Little Bobby Tables
Back in the day – and even today – one of the most common security flaws in websites was a “SQL Injection”. It’s where an attacker uses especially crafted data and puts it into innocent-looking fields within a form that are then used to construct a database query. Or, as XKCD readers will know it, Little Bobby Tables:
The usual way to fix this problem is not actually by “sanitizing your database inputs”, as the cartoon suggests, but by constructing the database query using parametric interpolation rather than concatenation, but it’s still messy. Directly allowing a user to set a parameter value is still undesirable – it doesn’t take a hacker genius to think up ways that might be exploited for fun, or even profit. As such, most programmers will do both sanitizing and parametric interpolation.
What we’ve done here is introduced a simple protocol break. Users still query a database, but they do so indirectly. Choosing odd parameter values won’t affect the query used on the other side, and these can be carefully checked in any case.
But if the webserver is somehow compromised, the attacker can still access the database directly. That exposes a risk – when we hear in the news of breaches and database dumps being posted online, this is what has happened. The solution – like everything in computing – is to add another layer.
The webserver has to accept all legal web traffic – anything HTTP has to handle – but a more specialised service need not. If the webserver validates the syntax of the JSON object and then passes it onto such a specialised server – let’s call it a validation server – which has access to the database, then a compromise of the webserver doesn’t help the attacker much. All they can then do is pass increasingly odd-shaped JSON objects through to the validation server. This is no more than they can do already, in effect – but we can make this harder for them.
Rewrite, Reformat, Recheck
If instead of JSON between the webserver and the validation server, we pass another format – perhaps XML – then an attack which is based around specially formatted JSON will likely fail. We’re now going JSON from the browser to the webserver, and XML from there to the validation server, and finally to SQL for the database server itself. And at each stage, we can perform detailed syntax checks – and ever increasing business logic checks – on the data.
The webserver won’t send queries unless the user is authenticated. The validation server can check authorization. And so on. Each server really need not trust those on the other side – meaning that if a layer is compromised, the attacker gains very little advantage.

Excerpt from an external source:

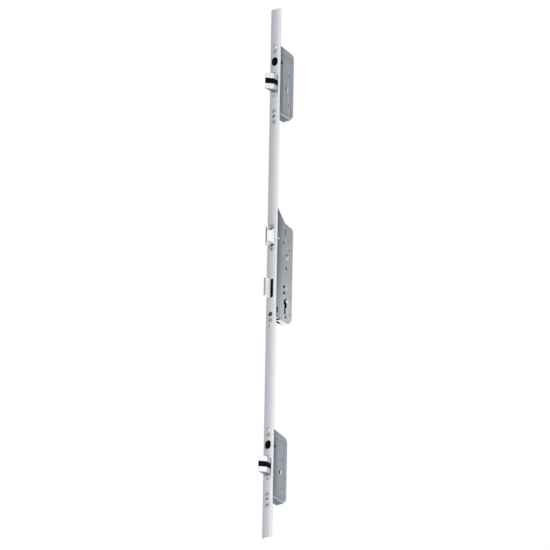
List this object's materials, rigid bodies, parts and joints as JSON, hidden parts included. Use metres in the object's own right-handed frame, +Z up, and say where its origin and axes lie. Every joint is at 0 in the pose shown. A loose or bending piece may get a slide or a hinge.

Of course, a normal network link still has to pass the data itself. For solutions requiring the highest security, we can use data diodes and similar high assurance gateways. These perform the syntax checks in hardware before sending the data using a physical link that is entirely one-way – think of a torch signalling over a chasm. In our application, we’d place a bidirectional pair of these between the webserver and validation server.
These devices make sending crafted data across the security boundary very hard indeed – and to even do so an attacker has to have compromised the webserver already. Meanwhile, we have achieve complete network isolation between the database network (holding validation and database servers) and the webserver, which has internet access.
This above, sometimes referred to as the simplify-and-check pattern, is that recommended by the UK’s National Cyber Security Centre (NCSC), as a key defensive measure that can be used in a number of situations. It has been written up in a recent NCSC blog post here, with reference to hardware options that combine the simplify-and-check pattern with a data diode to guarantee oneway-ness.
No security solution is ever perfect. Some bug in the validation server’s authorization code might allow an attacker to gain access to data they should not have permission for – though careful testing should reduce that risk. Some bug in the database might return the wrong data, leaking secrets. This particular architecture cannot provide end-to-end security (though more complex architectures can). But on the face of it, the chance of an attacker being able to dump the entire database with this architecture is very low indeed.
In an age where leaks of huge batches of customer data are worryingly common, patterns like this can massively reduce risk. And in a world where customers are increasingly aware of their need for privacy, and the harm breaches can do to them financially, it is ever more important to consider how to reduce these risks.